Zunheboto, Nagaland: Zunheboto town located in the Zunheboto district is the sixth largest urban center in Nagaland. This beautiful hilly city is covered by evergreen forests and surrounded by small streams and rivers.
Zunheboto is a well-developed town with a number of good schools, colleges, modern methods of cultivation, industries, government development plans, structural planning etc.
Zunheboto town is located in the Zunheboto district of Nagaland. Its coordinates are 25.97°N 94.52°E and it is located at an elevation of 1,252 meters (4,108 feet) above sea level. Zunheboto is about 150 km from the state capital Kohima.
Zunheboto district is bordered on the east by Mokokchung District, Kohima District in the south and Wokha District on the west. The Tizu, Doyang and Tsutha rivers flow through the district. The district is made of alluvial soil, forest soil (organic), non-laterised soil and soils of high altitudes.
Zunheboto derives its name from the Sumi words 'Zunhebo', meaning Flowering Shrub, and 'To' or 'Ato', meaning Hill top. The 'Zunhebo' plant grows in abundance in this region and the town was built on the top of the rolling hills. Hence it was named as 'Zunhebo-to' or Zunheboto.
Zunheboto is inhabited by the very famous and ancient Sumi Nagas, a warrior tribe of Nagaland. The tribes speak the Sema language. The Sumi is one of the recognized scheduled tribes of India. Sumis have two clans - Swu (Sumi) and Tuku (Tukumi)
The typical feature of this tribe was head hunting that was widely practiced until the arrival of the Christian missionaries who converted the warriors to Christians. The ancestral religion of the Sumis was the worship of nature. After the arrival of Baptist missionaries in the 20th century, about 99.9% of them got converted into Christianity. Very few of them still practice animism.
The locals are peaceful and hardworking. Agriculture is their main occupation and they practice shifting cultivation and terrace cultivation. Paddy, Millet, Maize, Taro or Kuchhu, (colocasea) French bean, potato, Pumpkin, cucumber, chilly etc. are mainly grown.
Festivals of Zunheboto
Tuluni - This festival celebrated in July is of great significance for the Sumi. It is a festival of celebration after a good harvest. Rice beer served in a goblet made of bamboo or leaf of plantain is the main drink here, which should not be missed. This drink is called 'Tuluni' which gives the festival its name. Tuluni is also called "Anni" meaning the season of good crops. The festival is a time of communal harmony and merry-making. Slaughtering of pigs, cows and mithun is an important feature of this festival. Gifts and delicacies are exchanged, people sing and dance and celebrate.

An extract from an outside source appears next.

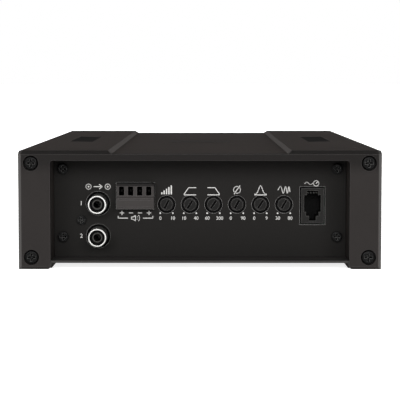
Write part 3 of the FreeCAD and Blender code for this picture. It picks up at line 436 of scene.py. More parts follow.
@dataclass(frozen=True)
class PortMoulding:
    """A socket moulding: a grey face with painted highlight on its edges, painted shade deeper in,
    and painted shade on a band along its top where one is set.
    """

    name: str
    node: str
    colour: Colour
    light_colour: Colour
    edge_highlight_colour: Colour
    recess_shade_colour: Colour = (0.002, 0.002, 0.002)
    face_depth: float = 0.0012
    darkening: float = 2500.0
    top_shade_height: float = 0.0
    top_shade_strength: float = 0.75
    roughness: float = 0.55
    gloss_spread: float = 0.16
    specular: float = 0.03
    grain: float = 3600.0
    grain_depth: float = 0.00002
    grain_share: float = 0.3
    clouds: float = 120.0
    strength: float = 0.3
    edge: float = 0.00015
    wear_and_highlight_reach: float = 0.0003
    wear_and_highlight_gain: float = 25.0

    def build(self) -> bpy.types.Material:
        """Make the material."""
        graph = Graph(self.name)
        low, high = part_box(self.node)
        grain = graph.cells(self.grain)
        cloud = graph.noise(self.clouds, detail=3.0)
        mottle = (cloud * (1.0 - self.grain_share) + grain * self.grain_share).clamped()
        face = graph.blend(mottle, self.colour, self.light_colour)
        # Painted highlight along the sharp edges.
        wear_and_highlight = graph.edge_wear_and_highlight(self.wear_and_highlight_reach, self.wear_and_highlight_gain)
        edge_lit = graph.blend(wear_and_highlight, face, self.edge_highlight_colour)
        # Painted shade: deeper in than the front face, the colour goes to near black.
        deep = ((graph.along("Y") - (low[1] + self.face_depth)) * self.darkening).clamped()
        # Painted shade on a band along the top.
        rim = (graph.along("Z") - (high[2] - self.top_shade_height)).above(0.0) * self.top_shade_strength
        return graph.surface({
            "Base Color": graph.blend((deep + rim).clamped(), edge_lit, self.recess_shade_colour),
            "Roughness": ((cloud - 0.5) * self.gloss_spread + self.roughness).clamped(),
            "Specular IOR Level": self.specular,
            "Normal": graph.bump(grain, self.grain_depth, self.strength, self.edge),
        })


@dataclass(frozen=True)
class Plating:
    """Bare or plated metal: fine turned or brushed lines, smudges and softened edges."""

    name: str
    colour: Colour
    dull_colour: Colour
    roughness: float = 0.2
    lines: tuple[float, float, float] = (900.0, 60.0, 900.0)
    line_depth: float = 0.00001
    line_gloss: float = 0.12
    strength: float = 0.25
    smudges: float = 420.0
    smudge_gloss: float = 0.2
    edge: float = 0.0001
    metallic: float = 1.0

    def build(self) -> bpy.types.Material:
        """Make the material."""
        graph = Graph(self.name)
        brushed = graph.noise(6.0, detail=2.0, roughness=0.6, place=graph.stretched(self.lines))
        smudge = graph.noise(self.smudges, detail=3.0, roughness=0.55)
        rough = ((smudge - 0.5) * self.smudge_gloss + (brushed - 0.5) * self.line_gloss
                 + self.roughness)
        return graph.surface({
            "Base Color": graph.blend(smudge.power(2.0), self.colour, self.dull_colour),
            "Metallic": self.metallic,
            "Roughness": rough.clamped(),
            "Normal": graph.bump(brushed, self.line_depth, self.strength, self.edge),
        })


@dataclass(frozen=True)
class Laminate:
    """A circuit board: lacquered glass laminate with a faint weave and copper tracks under it."""

    name: str = "green_board"
    colour: Colour = (0.003, 0.018, 0.009)
    track_colour: Colour = (0.008, 0.04, 0.02)
    roughness: float = 0.25
    tracks: float = 260.0
    track_level: float = 0.56
    track_share: float = 0.8
    weave: float = 500.0
    weave_gloss: float = 0.15
    depth: float = 0.00003
    strength: float = 0.4

    def build(self) -> bpy.types.Material:
        """Make the material."""
        graph = Graph(self.name)
        tracks = graph.noise(self.tracks, detail=1.0, roughness=0.3).above(self.track_level)
        weave = graph.noise(4.0, detail=1.0, place=graph.stretched((self.weave,) * 3))
        relief = tracks * self.track_share + weave * (1.0 - self.track_share)
        return graph.surface({
            "Base Color": graph.blend(tracks, self.colour, self.track_colour),
            "Roughness": (weave * self.weave_gloss + self.roughness).clamped(),
            "Normal": graph.bump(relief, self.depth, self.strength, 0.0),
        })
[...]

Ahuna - This is a traditional post-harvest festival of the Sumis celebrated in November. Ahuna signifies the celebration of the season's harvest in Thanksgiving. It also calls for the spirit of good fortune in the New Year. During the festival, people cook and feast on the first crop harvested in the season.
The nearest big town is Mokochung which is about 70 km from Zunheboto. Mokochung is the district headquarters and a well-developed town.